(Provided data)

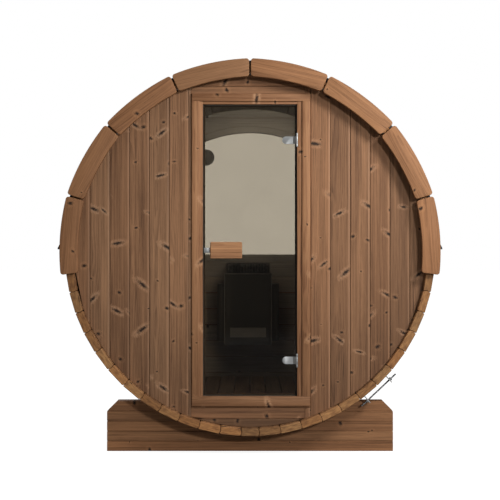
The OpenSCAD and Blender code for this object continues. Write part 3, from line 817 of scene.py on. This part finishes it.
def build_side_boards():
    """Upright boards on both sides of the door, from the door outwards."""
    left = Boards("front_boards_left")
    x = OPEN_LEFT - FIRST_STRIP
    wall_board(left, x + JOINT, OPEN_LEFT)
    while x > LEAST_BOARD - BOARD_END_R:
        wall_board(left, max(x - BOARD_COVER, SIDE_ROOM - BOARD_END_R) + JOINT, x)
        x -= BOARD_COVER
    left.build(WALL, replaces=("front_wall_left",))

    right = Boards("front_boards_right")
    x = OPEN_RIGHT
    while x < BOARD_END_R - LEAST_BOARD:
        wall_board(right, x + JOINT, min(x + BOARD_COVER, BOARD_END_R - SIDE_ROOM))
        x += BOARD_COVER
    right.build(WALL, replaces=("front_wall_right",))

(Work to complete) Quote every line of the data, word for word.

(Solved exercise)
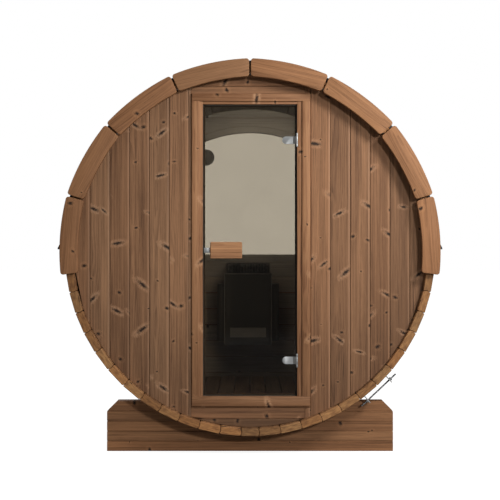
The OpenSCAD and Blender code for this object continues. Write part 3, from line 817 of scene.py on. This part finishes it.
def build_side_boards():
    """Upright boards on both sides of the door, from the door outwards."""
    left = Boards("front_boards_left")
    x = OPEN_LEFT - FIRST_STRIP
    wall_board(left, x + JOINT, OPEN_LEFT)
    while x > LEAST_BOARD - BOARD_END_R:
        wall_board(left, max(x - BOARD_COVER, SIDE_ROOM - BOARD_END_R) + JOINT, x)
        x -= BOARD_COVER
    left.build(WALL, replaces=("front_wall_left",))

    right = Boards("front_boards_right")
    x = OPEN_RIGHT
    while x < BOARD_END_R - LEAST_BOARD:
        wall_board(right, x + JOINT, min(x + BOARD_COVER, BOARD_END_R - SIDE_ROOM))
        x += BOARD_COVER
    right.build(WALL, replaces=("front_wall_right",))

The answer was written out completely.